Short problem: Repeat each line of the material exactly.

Information provided:
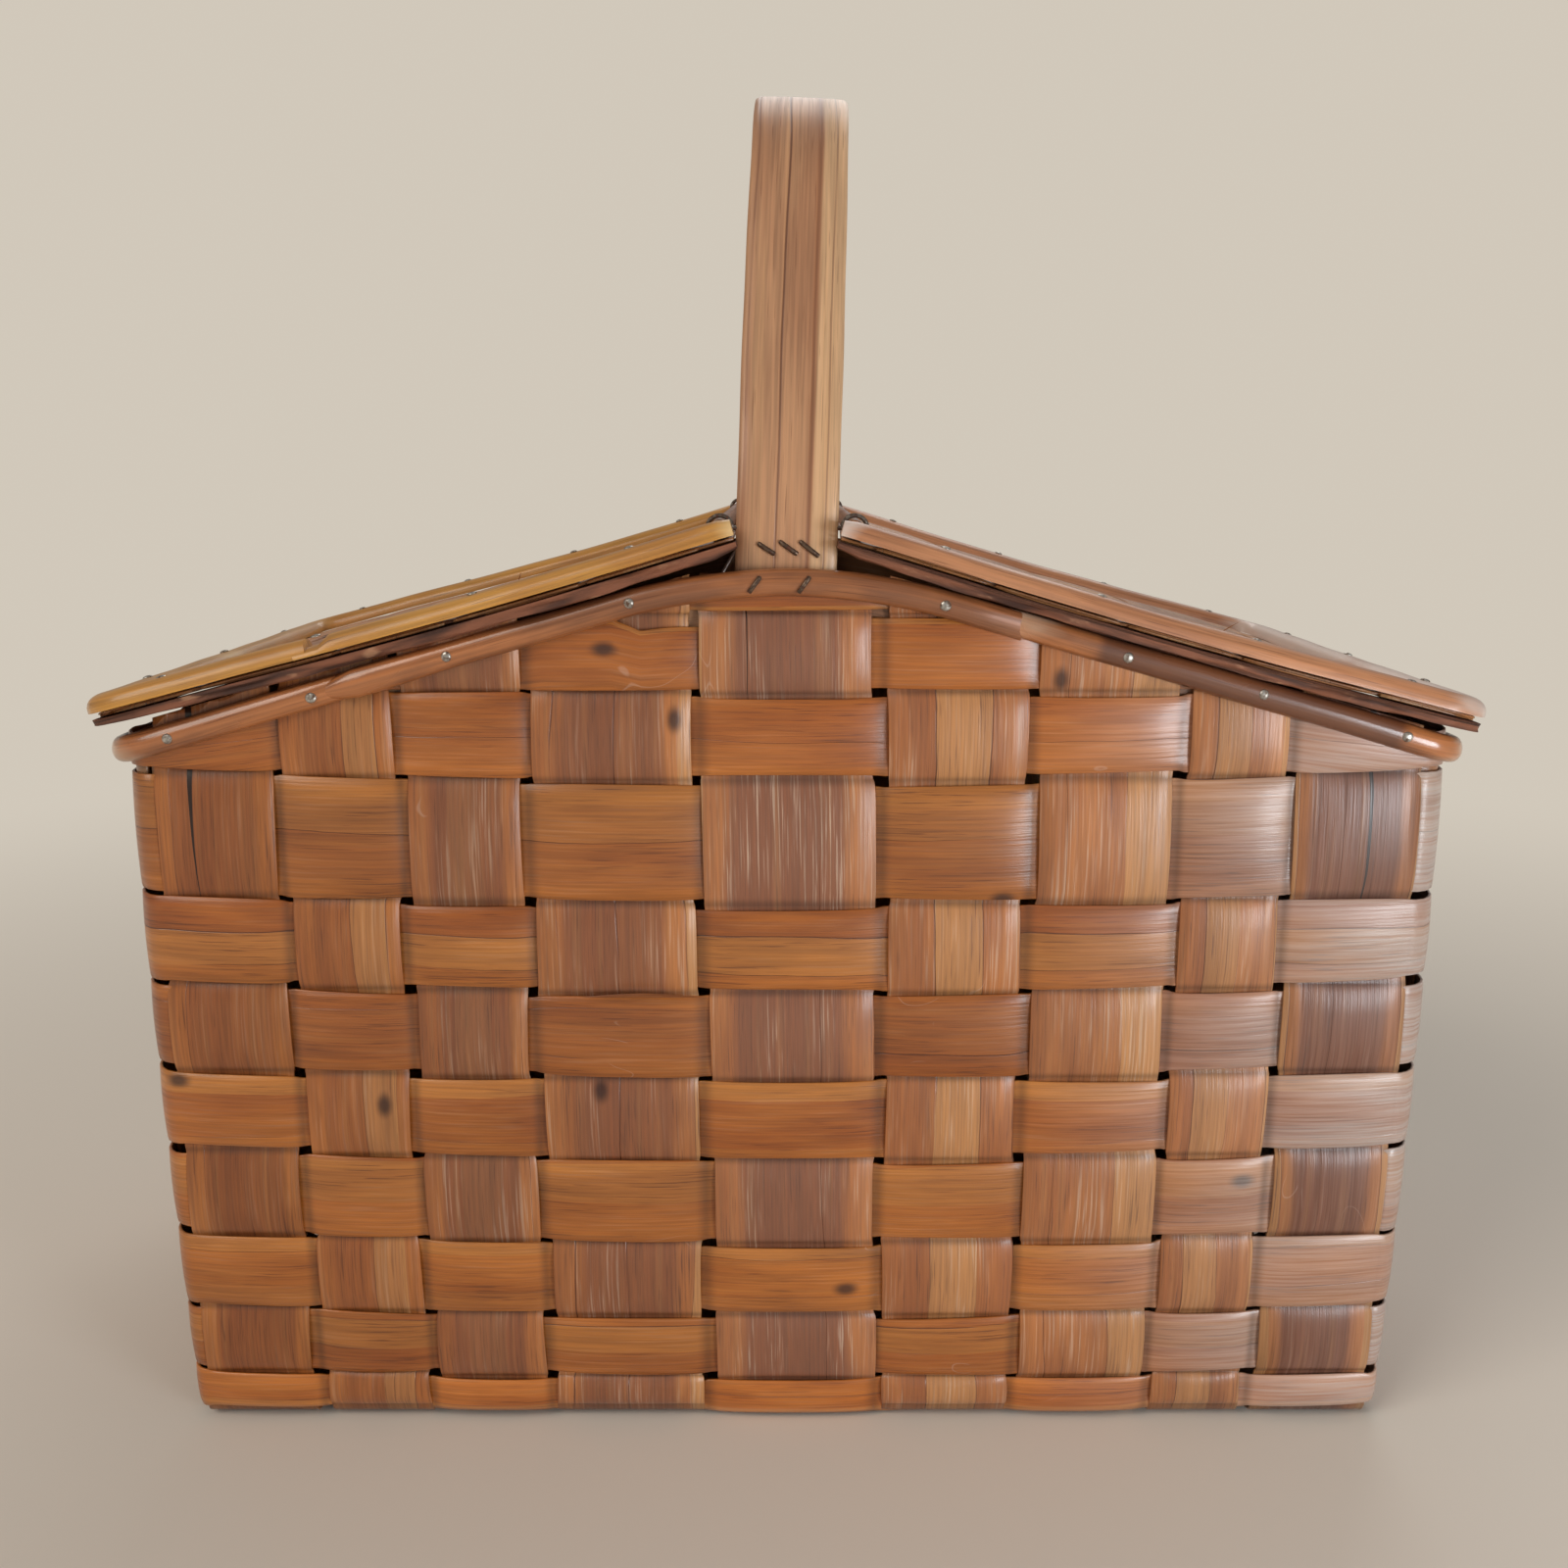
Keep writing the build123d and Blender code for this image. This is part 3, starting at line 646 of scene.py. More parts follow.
# Heartwood, lightness and weathering of each row, from the floor up.
ROW_LOOKS = (
    (0.0, 0.25, 0.0), (0.2, -0.04, 0.0), (0.0, 0.04, 0.0), (0.2, 0.02, 0.0), (0.1, 0.0, 0.0),
    (0.35, -0.04, 0.0), (0.1, 0.0, 0.0), (0.3, -0.08, 0.0), (0.2, 0.1, 0.0), (0.05, 0.02, 0.0),
    (0.0, -0.04, 0.0),
)
corner = [(math.radians(angle), CORNER_OUT, 1) for angle in (8, 26, 45, 64, 82)]
for row in range(FULL_ROWS):
    low, high = rows[row]
    bottom = low - 2.2 * MM if row == 0 else low
    long_way = row_cells(stakes, CORNER_X, row)
    end_way = row_cells(long_stakes, CORNER_Y, row + len(stakes))
    path = []
    for kind, way in (
        ("front", long_way), ((1, -1), corner), ("right", end_way), ((1, 1), corner[::-1]),
        ("back", long_way[::-1]), ((-1, 1), corner), ("left", end_way[::-1]), ((-1, -1), corner[::-1]),
    ):
        path += [(kind, *step) for step in way]
    # The ring starts and ends behind the sixth stake of the back wall, its ends lapped.
    start = len(long_way) + 2 * len(corner) + len(end_way) + len(ARCH_STEPS) * 7
    path = path[start:] + path[:start]
    path += [(kind, place, offset - SPLINT * 1.05, near) for kind, place, offset, near in path[:LAP]]
    stations = []
    along = 0.0
    for kind, place, offset, near in path:
        along += ROW_STEP
        x_here = place if kind in ("front", "back") else CORNER_X
        sag = sag_at(x_here)
        top = min(high, rim_z(x_here) + 3 * MM - sag)

        def point(v, wander):
            z = bottom + (top - bottom) * (v + 1) / 2 + sag + wander
            tuck = max(0.0, (6 * MM - z) / (6 * MM))
            out = cupped(offset, v) - 3.2 * MM * tuck**2
            if isinstance(kind, tuple):
                return corner_point(*kind, place, z, out)
            return row_point(kind, place, z, out)

        stations.append((points_across(point, row * 3 + 60, along, 1.15 * MM, 9), near))
    name = f"weaver_{row + 1}"
    weaver = lay_splint(f"{name}_splint", stations, row + 41, weaver_wood, ROW_LOOKS[row])
    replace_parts(weaver, name)
    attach(weaver, "basket")


# Gable weavers: short splints of the same wood that close the two peaks, woven over and under the
# middle stakes. Their ends run out under the rim, where the reed is nailed over them.
BROKEN = (-50 * MM, -25 * MM)  # where the tenth row's top edge has broken away in front

for row in (9, 10):
    low, high = rows[row]
    for side in ("front", "back"):
        number = row + 60 + (10 if side == "back" else 0)
        stations = []
        along = 0.0
        for place, offset, near in row_cells(stakes, CORNER_X, row):
            if rim_z(place) < low + 2.5 * MM:
                continue
            along += ROW_STEP
            top = min(high if row == 9 else RIM_PEAK + 3 * MM, rim_z(place) + 3 * MM)
            if row == 9 and side == "front" and BROKEN[0] < place < BROKEN[1]:
                top -= (3.2 + ragged(7, place * 3)) * MM
            points = []
            for j in range(ACROSS + 1):
                v = -1 + 2 * j / ACROSS
                z = low + (top - low) * (v + 1) / 2
                if v < 0:
                    z += 0.4 * MM * ragged(number, along)
                points.append(row_point(side, place, z, cupped(offset, v)))
            stations.append((points, near))
        name = f"gable_weaver_{side}_{row + 1}"
        strip = lay_splint(f"{name}_splint", stations, number, weaver_wood, ROW_LOOKS[row])
        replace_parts(strip, name)
        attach(strip, "basket")


# Rim reed: a half-round rod of dark varnished hardwood, nailed round the outside of the rim. It is
# in two lengths: the short one laps over the long one's end on the left and meets it on the right.
REED_CORNER = 11.5 * MM
REED_STEP = 5 * MM
LAP_X = -143 * MM
SPLICE_X = 75 * MM


def rod_wood(name, colours, rough, coat, streaks):
    """Wood with its grain along a rod. colours are its own, a darker one and a pale one that is
    painted for wear and, at the rim's corners and the trims' tips, also for a highlight. The third
    part of strip says how pale it is painted, or how dark where it is below nothing."""
    wood, shader = painted(name)
    base, dark, worn = [srgb(*colour) for colour in colours]
    grain = mark("grain")
    wear_and_highlight = parts(mark("strip"))[2]
    fibre = stretched(grain, (22, 1000, 40), 3)
    streak = stretched(grain, (7, 420, 53), 2)
    patch = stretched(grain, (26, 90, 71), 3)
    dash = stretched(grain, (45, 2100, 61), 1)
    colour = mix(fade(patch, 0.35, 0.68, 0.0, 0.6), base, dark)
    colour = mix(fade(streak, 0.56, 0.72, 0.0, streaks), colour, dark)
    colour = mix(1.0, colour, fade(fibre, 0.3, 0.7, 0.82, 1.14), "MULTIPLY")
    colour = mix(fade(dash, 0.35, 0.27, 0.0, 0.5), colour, DARK_LINE)
    # Pale patches show wear. At the rim's corners and the trims' tips they also carry a painted
    # highlight.
    pale_patches = times(calc("SUBTRACT", patch, 0.5), 1.1, wear_and_highlight)
    colour = mix(fade(pale_patches, 0.35, 0.75, 0.0, 0.85), colour, worn)
    colour = mix(fade(wear_and_highlight, 0.0, -1.0, 0.0, 0.8), colour, dark)
    relief = times(patch, 1.2, times(streak, 0.8, fibre))
    varnish = {"Coat Weight": coat, "Coat Roughness": 0.16}
    gloss = fade(patch, 0.3, 0.7, rough - 0.06, rough + 0.08)
    dress(shader, colour, relief, 0.4, 0.00022, {"Roughness": gloss, **varnish})
    return wood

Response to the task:
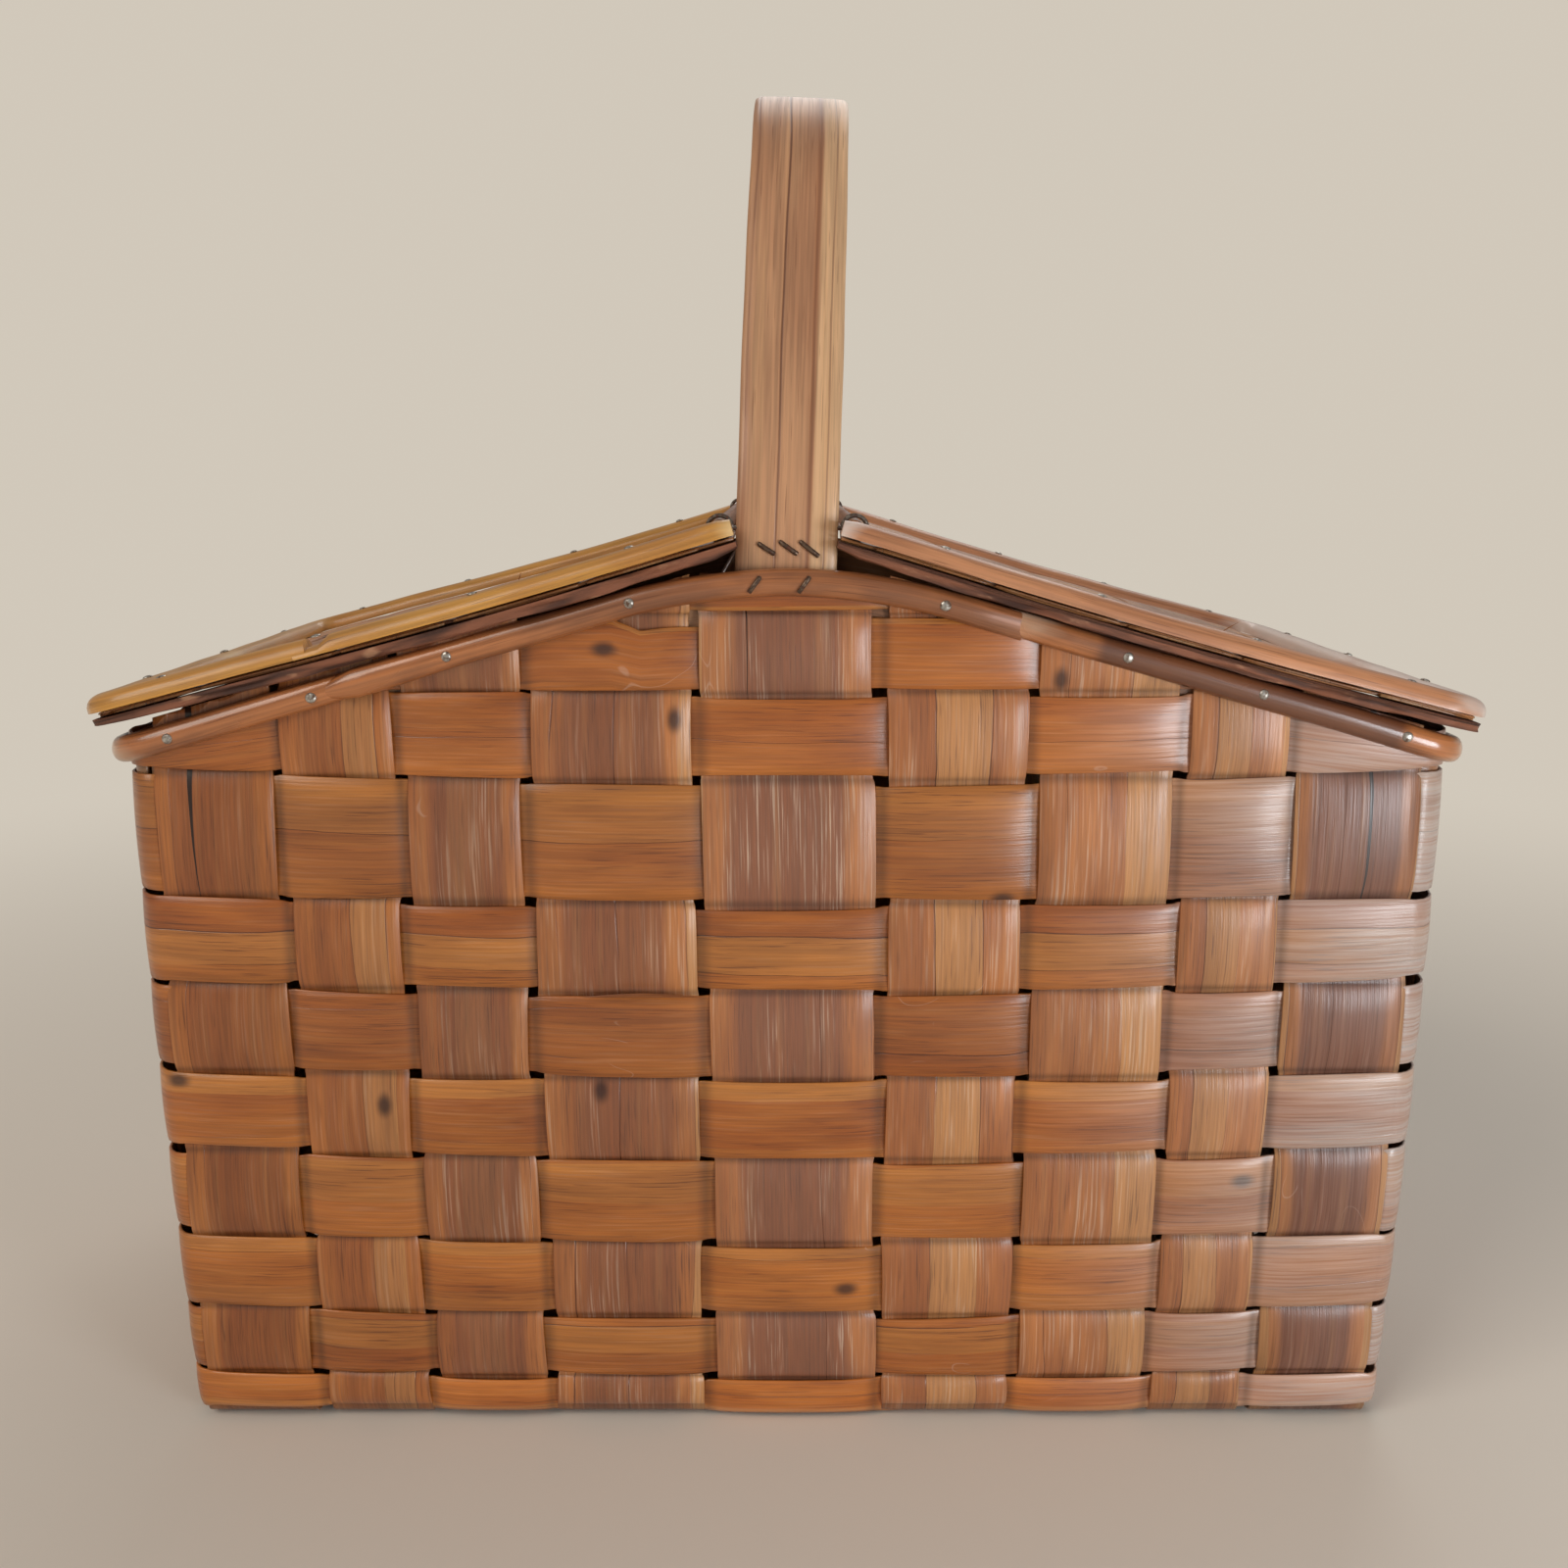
Keep writing the build123d and Blender code for this image. This is part 3, starting at line 646 of scene.py. More parts follow.
# Heartwood, lightness and weathering of each row, from the floor up.
ROW_LOOKS = (
    (0.0, 0.25, 0.0), (0.2, -0.04, 0.0), (0.0, 0.04, 0.0), (0.2, 0.02, 0.0), (0.1, 0.0, 0.0),
    (0.35, -0.04, 0.0), (0.1, 0.0, 0.0), (0.3, -0.08, 0.0), (0.2, 0.1, 0.0), (0.05, 0.02, 0.0),
    (0.0, -0.04, 0.0),
)
corner = [(math.radians(angle), CORNER_OUT, 1) for angle in (8, 26, 45, 64, 82)]
for row in range(FULL_ROWS):
    low, high = rows[row]
    bottom = low - 2.2 * MM if row == 0 else low
    long_way = row_cells(stakes, CORNER_X, row)
    end_way = row_cells(long_stakes, CORNER_Y, row + len(stakes))
    path = []
    for kind, way in (
        ("front", long_way), ((1, -1), corner), ("right", end_way), ((1, 1), corner[::-1]),
        ("back", long_way[::-1]), ((-1, 1), corner), ("left", end_way[::-1]), ((-1, -1), corner[::-1]),
    ):
        path += [(kind, *step) for step in way]
    # The ring starts and ends behind the sixth stake of the back wall, its ends lapped.
    start = len(long_way) + 2 * len(corner) + len(end_way) + len(ARCH_STEPS) * 7
    path = path[start:] + path[:start]
    path += [(kind, place, offset - SPLINT * 1.05, near) for kind, place, offset, near in path[:LAP]]
    stations = []
    along = 0.0
    for kind, place, offset, near in path:
        along += ROW_STEP
        x_here = place if kind in ("front", "back") else CORNER_X
        sag = sag_at(x_here)
        top = min(high, rim_z(x_here) + 3 * MM - sag)

        def point(v, wander):
            z = bottom + (top - bottom) * (v + 1) / 2 + sag + wander
            tuck = max(0.0, (6 * MM - z) / (6 * MM))
            out = cupped(offset, v) - 3.2 * MM * tuck**2
            if isinstance(kind, tuple):
                return corner_point(*kind, place, z, out)
            return row_point(kind, place, z, out)

        stations.append((points_across(point, row * 3 + 60, along, 1.15 * MM, 9), near))
    name = f"weaver_{row + 1}"
    weaver = lay_splint(f"{name}_splint", stations, row + 41, weaver_wood, ROW_LOOKS[row])
    replace_parts(weaver, name)
    attach(weaver, "basket")


# Gable weavers: short splints of the same wood that close the two peaks, woven over and under the
# middle stakes. Their ends run out under the rim, where the reed is nailed over them.
BROKEN = (-50 * MM, -25 * MM)  # where the tenth row's top edge has broken away in front

for row in (9, 10):
    low, high = rows[row]
    for side in ("front", "back"):
        number = row + 60 + (10 if side == "back" else 0)
        stations = []
        along = 0.0
        for place, offset, near in row_cells(stakes, CORNER_X, row):
            if rim_z(place) < low + 2.5 * MM:
                continue
            along += ROW_STEP
            top = min(high if row == 9 else RIM_PEAK + 3 * MM, rim_z(place) + 3 * MM)
            if row == 9 and side == "front" and BROKEN[0] < place < BROKEN[1]:
                top -= (3.2 + ragged(7, place * 3)) * MM
            points = []
            for j in range(ACROSS + 1):
                v = -1 + 2 * j / ACROSS
                z = low + (top - low) * (v + 1) / 2
                if v < 0:
                    z += 0.4 * MM * ragged(number, along)
                points.append(row_point(side, place, z, cupped(offset, v)))
            stations.append((points, near))
        name = f"gable_weaver_{side}_{row + 1}"
        strip = lay_splint(f"{name}_splint", stations, number, weaver_wood, ROW_LOOKS[row])
        replace_parts(strip, name)
        attach(strip, "basket")


# Rim reed: a half-round rod of dark varnished hardwood, nailed round the outside of the rim. It is
# in two lengths: the short one laps over the long one's end on the left and meets it on the right.
REED_CORNER = 11.5 * MM
REED_STEP = 5 * MM
LAP_X = -143 * MM
SPLICE_X = 75 * MM


def rod_wood(name, colours, rough, coat, streaks):
    """Wood with its grain along a rod. colours are its own, a darker one and a pale one that is
    painted for wear and, at the rim's corners and the trims' tips, also for a highlight. The third
    part of strip says how pale it is painted, or how dark where it is below nothing."""
    wood, shader = painted(name)
    base, dark, worn = [srgb(*colour) for colour in colours]
    grain = mark("grain")
    wear_and_highlight = parts(mark("strip"))[2]
    fibre = stretched(grain, (22, 1000, 40), 3)
    streak = stretched(grain, (7, 420, 53), 2)
    patch = stretched(grain, (26, 90, 71), 3)
    dash = stretched(grain, (45, 2100, 61), 1)
    colour = mix(fade(patch, 0.35, 0.68, 0.0, 0.6), base, dark)
    colour = mix(fade(streak, 0.56, 0.72, 0.0, streaks), colour, dark)
    colour = mix(1.0, colour, fade(fibre, 0.3, 0.7, 0.82, 1.14), "MULTIPLY")
    colour = mix(fade(dash, 0.35, 0.27, 0.0, 0.5), colour, DARK_LINE)
    # Pale patches show wear. At the rim's corners and the trims' tips they also carry a painted
    # highlight.
    pale_patches = times(calc("SUBTRACT", patch, 0.5), 1.1, wear_and_highlight)
    colour = mix(fade(pale_patches, 0.35, 0.75, 0.0, 0.85), colour, worn)
    colour = mix(fade(wear_and_highlight, 0.0, -1.0, 0.0, 0.8), colour, dark)
    relief = times(patch, 1.2, times(streak, 0.8, fibre))
    varnish = {"Coat Weight": coat, "Coat Roughness": 0.16}
    gloss = fade(patch, 0.3, 0.7, rough - 0.06, rough + 0.08)
    dress(shader, colour, relief, 0.4, 0.00022, {"Roughness": gloss, **varnish})
    return wood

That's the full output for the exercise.